The great West Window was inserted, as we have seen, in Bishop Grosseteste’s time (1235-1253). Its tracery, however, dates from the end of the Fourteenth Century and is Early Perpendicular. The upper lights are filled with fragments of Fourteenth Century glass; but the glass in the lower lights is modern. The cinquefoil above, of the same date, contains modern glass also. The central figure represents Remigius, with his bishop’s staff in one hand and the church in the other. The rest of the glass in the nave is also modern.

Under the last arch on the north side of the nave we come to a slab supposed to mark the original burial-place of Remigius. This slab was discovered in the cloisters and is supposed to date from the time of that worthy prelate.

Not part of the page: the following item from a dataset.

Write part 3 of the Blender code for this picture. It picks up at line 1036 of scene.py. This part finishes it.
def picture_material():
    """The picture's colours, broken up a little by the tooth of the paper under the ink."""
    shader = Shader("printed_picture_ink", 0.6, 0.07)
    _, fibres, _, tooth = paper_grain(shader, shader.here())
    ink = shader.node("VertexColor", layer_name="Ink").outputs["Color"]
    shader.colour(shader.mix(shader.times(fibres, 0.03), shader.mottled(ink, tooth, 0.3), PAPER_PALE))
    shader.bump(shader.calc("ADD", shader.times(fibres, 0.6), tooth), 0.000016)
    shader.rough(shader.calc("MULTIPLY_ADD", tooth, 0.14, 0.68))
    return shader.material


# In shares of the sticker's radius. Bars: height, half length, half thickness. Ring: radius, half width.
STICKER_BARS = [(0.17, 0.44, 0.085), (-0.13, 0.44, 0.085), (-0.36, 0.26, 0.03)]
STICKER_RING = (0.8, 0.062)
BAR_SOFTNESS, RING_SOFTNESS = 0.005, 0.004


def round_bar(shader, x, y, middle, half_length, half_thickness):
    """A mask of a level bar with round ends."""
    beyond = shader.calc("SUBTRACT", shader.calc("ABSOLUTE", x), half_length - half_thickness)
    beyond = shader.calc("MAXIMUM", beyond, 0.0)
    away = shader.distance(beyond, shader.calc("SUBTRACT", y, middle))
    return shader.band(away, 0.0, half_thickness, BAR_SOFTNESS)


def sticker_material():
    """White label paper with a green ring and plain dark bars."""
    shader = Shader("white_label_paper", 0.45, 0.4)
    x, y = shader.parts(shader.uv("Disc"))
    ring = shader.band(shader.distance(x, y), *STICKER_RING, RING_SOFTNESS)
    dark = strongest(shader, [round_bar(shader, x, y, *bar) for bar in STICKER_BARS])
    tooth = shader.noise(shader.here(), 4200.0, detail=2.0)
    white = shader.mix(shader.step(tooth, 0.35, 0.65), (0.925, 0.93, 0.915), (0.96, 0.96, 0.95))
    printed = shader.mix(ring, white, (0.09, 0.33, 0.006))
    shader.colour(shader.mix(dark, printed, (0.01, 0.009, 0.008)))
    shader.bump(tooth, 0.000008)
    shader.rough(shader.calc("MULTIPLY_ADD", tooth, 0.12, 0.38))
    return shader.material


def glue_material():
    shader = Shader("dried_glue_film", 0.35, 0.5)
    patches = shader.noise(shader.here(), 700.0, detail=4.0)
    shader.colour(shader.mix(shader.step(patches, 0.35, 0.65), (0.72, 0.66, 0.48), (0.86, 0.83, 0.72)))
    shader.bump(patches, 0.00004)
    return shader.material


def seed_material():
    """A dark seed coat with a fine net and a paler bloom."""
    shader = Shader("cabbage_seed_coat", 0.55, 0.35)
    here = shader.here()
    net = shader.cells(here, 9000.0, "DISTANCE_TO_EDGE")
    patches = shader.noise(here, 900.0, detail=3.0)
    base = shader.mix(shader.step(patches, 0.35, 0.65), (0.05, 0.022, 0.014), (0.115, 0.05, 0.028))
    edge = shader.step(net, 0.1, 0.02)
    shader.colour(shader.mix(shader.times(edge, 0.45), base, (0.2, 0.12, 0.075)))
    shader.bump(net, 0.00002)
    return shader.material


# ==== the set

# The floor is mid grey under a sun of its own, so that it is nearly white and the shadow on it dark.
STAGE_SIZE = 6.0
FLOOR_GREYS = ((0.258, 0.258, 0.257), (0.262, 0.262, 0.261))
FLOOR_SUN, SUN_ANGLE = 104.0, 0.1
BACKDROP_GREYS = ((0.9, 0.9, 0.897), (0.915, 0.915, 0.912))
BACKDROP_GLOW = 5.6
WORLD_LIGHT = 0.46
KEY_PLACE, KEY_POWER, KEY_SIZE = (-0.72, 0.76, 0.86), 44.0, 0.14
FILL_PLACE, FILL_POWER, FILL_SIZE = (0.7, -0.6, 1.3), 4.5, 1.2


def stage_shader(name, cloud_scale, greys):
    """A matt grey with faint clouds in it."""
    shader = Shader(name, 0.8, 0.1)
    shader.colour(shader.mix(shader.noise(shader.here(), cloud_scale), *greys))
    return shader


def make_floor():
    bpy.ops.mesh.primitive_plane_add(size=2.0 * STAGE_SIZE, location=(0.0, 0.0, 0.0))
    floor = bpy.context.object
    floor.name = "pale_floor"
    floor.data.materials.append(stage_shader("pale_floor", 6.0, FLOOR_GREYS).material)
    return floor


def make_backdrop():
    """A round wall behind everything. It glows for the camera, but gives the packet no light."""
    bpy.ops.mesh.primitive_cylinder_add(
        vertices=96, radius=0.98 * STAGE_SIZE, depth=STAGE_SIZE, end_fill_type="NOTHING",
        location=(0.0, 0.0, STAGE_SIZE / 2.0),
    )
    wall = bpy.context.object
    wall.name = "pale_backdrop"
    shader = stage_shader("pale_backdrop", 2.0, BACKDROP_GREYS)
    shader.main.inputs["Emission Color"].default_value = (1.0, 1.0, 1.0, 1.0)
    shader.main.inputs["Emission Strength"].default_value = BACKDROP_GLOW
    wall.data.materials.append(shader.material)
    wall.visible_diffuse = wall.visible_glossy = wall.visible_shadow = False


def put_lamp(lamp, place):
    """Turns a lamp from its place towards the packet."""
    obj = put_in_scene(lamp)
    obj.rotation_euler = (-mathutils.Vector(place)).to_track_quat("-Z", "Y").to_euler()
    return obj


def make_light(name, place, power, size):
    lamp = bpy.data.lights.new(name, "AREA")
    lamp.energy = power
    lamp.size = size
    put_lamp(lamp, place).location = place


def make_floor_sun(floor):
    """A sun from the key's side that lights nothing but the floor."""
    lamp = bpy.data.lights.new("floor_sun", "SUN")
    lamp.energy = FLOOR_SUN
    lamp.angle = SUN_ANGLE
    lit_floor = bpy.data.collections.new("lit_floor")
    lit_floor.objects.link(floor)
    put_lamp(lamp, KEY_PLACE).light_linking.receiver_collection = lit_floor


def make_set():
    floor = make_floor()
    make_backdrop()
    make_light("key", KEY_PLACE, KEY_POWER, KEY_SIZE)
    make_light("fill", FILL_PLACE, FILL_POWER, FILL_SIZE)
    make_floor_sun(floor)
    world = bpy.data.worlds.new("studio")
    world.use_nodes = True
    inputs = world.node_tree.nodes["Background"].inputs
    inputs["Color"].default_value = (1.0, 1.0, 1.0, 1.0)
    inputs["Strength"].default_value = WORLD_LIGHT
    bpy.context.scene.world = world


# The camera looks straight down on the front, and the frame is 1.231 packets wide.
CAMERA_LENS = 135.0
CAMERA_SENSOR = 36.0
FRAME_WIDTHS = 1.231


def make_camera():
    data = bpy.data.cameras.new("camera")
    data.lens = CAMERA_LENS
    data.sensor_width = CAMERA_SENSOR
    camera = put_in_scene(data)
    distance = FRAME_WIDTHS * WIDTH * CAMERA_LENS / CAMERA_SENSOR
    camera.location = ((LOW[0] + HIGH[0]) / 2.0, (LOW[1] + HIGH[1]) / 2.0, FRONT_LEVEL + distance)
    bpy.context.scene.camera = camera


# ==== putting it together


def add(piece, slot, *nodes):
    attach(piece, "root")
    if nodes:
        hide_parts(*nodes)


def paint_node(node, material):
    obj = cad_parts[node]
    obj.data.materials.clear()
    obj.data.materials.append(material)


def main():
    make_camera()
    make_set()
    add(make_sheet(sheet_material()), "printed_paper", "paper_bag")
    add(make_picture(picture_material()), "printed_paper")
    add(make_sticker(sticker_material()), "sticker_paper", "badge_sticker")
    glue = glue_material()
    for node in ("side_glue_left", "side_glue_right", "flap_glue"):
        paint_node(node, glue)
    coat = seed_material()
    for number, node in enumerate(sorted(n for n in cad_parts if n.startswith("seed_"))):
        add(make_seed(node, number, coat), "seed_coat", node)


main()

The neighbouring Pulpit is probably of the Eighteenth Century. On the other side of the nave stands the black basalt Norman Font, reminding us of the font in Winchester. Around the sides of the square basin a row of grotesque monsters is carved in low relief.

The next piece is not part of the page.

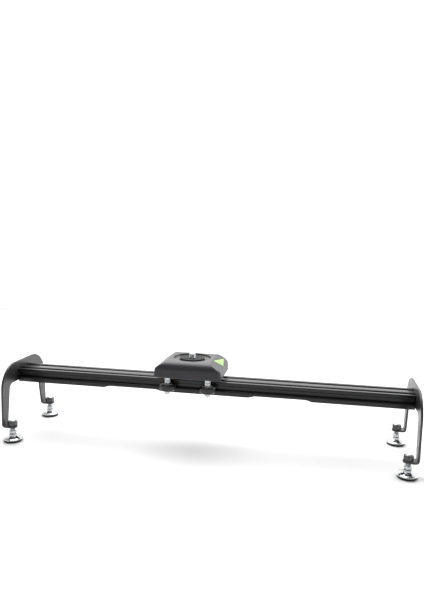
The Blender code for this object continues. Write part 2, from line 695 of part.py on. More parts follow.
def main():
    clear_scene()
    anodised = make_material("black_anodised", (0.02, 0.02, 0.021), 0.35, 0.7)
    powder = make_material("black_powder_coat", (0.05, 0.05, 0.052), 0.5)
    plastic = make_material("charcoal_plastic", (0.055, 0.055, 0.06), 0.55)
    acetal = make_material("black_acetal", (0.03, 0.03, 0.032), 0.4)
    steel = make_material("bright_steel", (0.75, 0.75, 0.76), 0.2, 1.0)
    zinc = make_material("chromed_zinc", (0.82, 0.82, 0.83), 0.12, 1.0)
    rubber = make_material("black_rubber", (0.02, 0.02, 0.02), 0.8)
    oxide = make_material("black_oxide", (0.02, 0.02, 0.02), 0.25, 0.8)
    aluminium = make_material("aluminium", (0.3, 0.3, 0.31), 0.35, 1.0)
    green = make_material("green_acrylic", (0.55, 0.85, 0.25), 0.08)

    add_rail(anodised)
    bracket = mesh_from(bracket_sheet(), "end_bracket", powder, False)
    add_bracket("left_bracket", bracket, math.pi)
    add_bracket("right_bracket", bracket, 0.0)
    add_end_screws(oxide)
    add_feet(zinc, steel, rubber, oxide)
    carriage = add_empty("carriage", (CARRIAGE_X, 0, WHEEL_Z))
    add_carriage(carriage, aluminium, plastic, rubber, steel, green)
    add_wheels(carriage, acetal, steel)


main()
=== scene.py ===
import math

import bmesh
import bpy
import numpy as np
from mathutils import Matrix, Vector


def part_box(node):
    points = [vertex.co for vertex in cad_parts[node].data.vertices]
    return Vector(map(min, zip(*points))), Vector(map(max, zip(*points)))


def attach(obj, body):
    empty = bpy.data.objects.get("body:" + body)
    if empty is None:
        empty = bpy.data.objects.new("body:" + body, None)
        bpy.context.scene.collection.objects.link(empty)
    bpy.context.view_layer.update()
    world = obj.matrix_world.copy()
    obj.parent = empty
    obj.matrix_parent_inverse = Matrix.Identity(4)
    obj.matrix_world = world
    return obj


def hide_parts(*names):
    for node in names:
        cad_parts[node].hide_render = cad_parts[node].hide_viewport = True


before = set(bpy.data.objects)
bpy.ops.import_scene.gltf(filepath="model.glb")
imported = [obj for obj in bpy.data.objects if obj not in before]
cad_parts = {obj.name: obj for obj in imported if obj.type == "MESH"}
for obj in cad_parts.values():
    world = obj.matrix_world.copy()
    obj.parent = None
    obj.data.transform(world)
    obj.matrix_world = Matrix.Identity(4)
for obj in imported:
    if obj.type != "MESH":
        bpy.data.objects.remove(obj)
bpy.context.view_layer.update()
MM = 0.001

# Studio. A camera a little to the right of the rail's middle, above its height and tipped down.
# The room is white behind and beside the slider and dimmer on the camera's side, with soft lights.
CAMERA_PLACE = Vector((158.15, -823.25, 330.02)) * MM
CAMERA_TURN, CAMERA_TIP, CAMERA_ROLL = -0.1829, 0.17475, 0.01905
CAMERA_LENS = 34.19
CAMERA_RISE = 0.044
ROOM_BACK, ROOM_FRONT = 1.75, 0.25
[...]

Now we come to the Central Tower. Four massive piers carry the four arches from which it rises. Foliage decorates the top of each arch. The spandrels are ornamented by two rows of arcading with slender-clustered shafts. The vaulting is of the Fourteenth Century. The iron rings on the piers were placed there for the purpose of fastening the bell-ropes of the “Lady Bells” that once hung in this tower.

A beautiful stone Rood-Screen, Decorated in style and dating from the end of the Thirteenth Century, fills the eastern tower arch, and marks the boundary of St. Hugh’s Choir. Traces of colour and gilding reveal themselves to an earnest scrutiny.

“On either side of the central doorway are four deep arches supported by detached pillars, decorated with grotesque heads and small figures of bishops. The wall behind is richly carved with diaper designs, shewing much freedom and variety. This screen was once decorated with colours and gilding, traces of which are still visible. It appears to have suffered a good deal at the hands of iconoclasts; many statues have doubtless been removed, and one must be very cautious with regard to the decoration which remains, as it was considerably restored by a mason named James Pink during the second half of last century. The screen now carries the organ erected in 1826.

“The two side doorways leading into the north and south aisles of the choir are somewhat earlier than the screen between them. They are beautiful examples of carving, dating from the end of the Early English period. The exquisite openwork foliage which runs round the arch is executed with the utmost skill and care, and is without the laboured effect of so much of our later stone-work. The injured parts were carefully restored about 1770 by James Pink, who was also employed by Essex on the canopy of the reredos. The doorways have modern iron gates.”—(A. F. K.)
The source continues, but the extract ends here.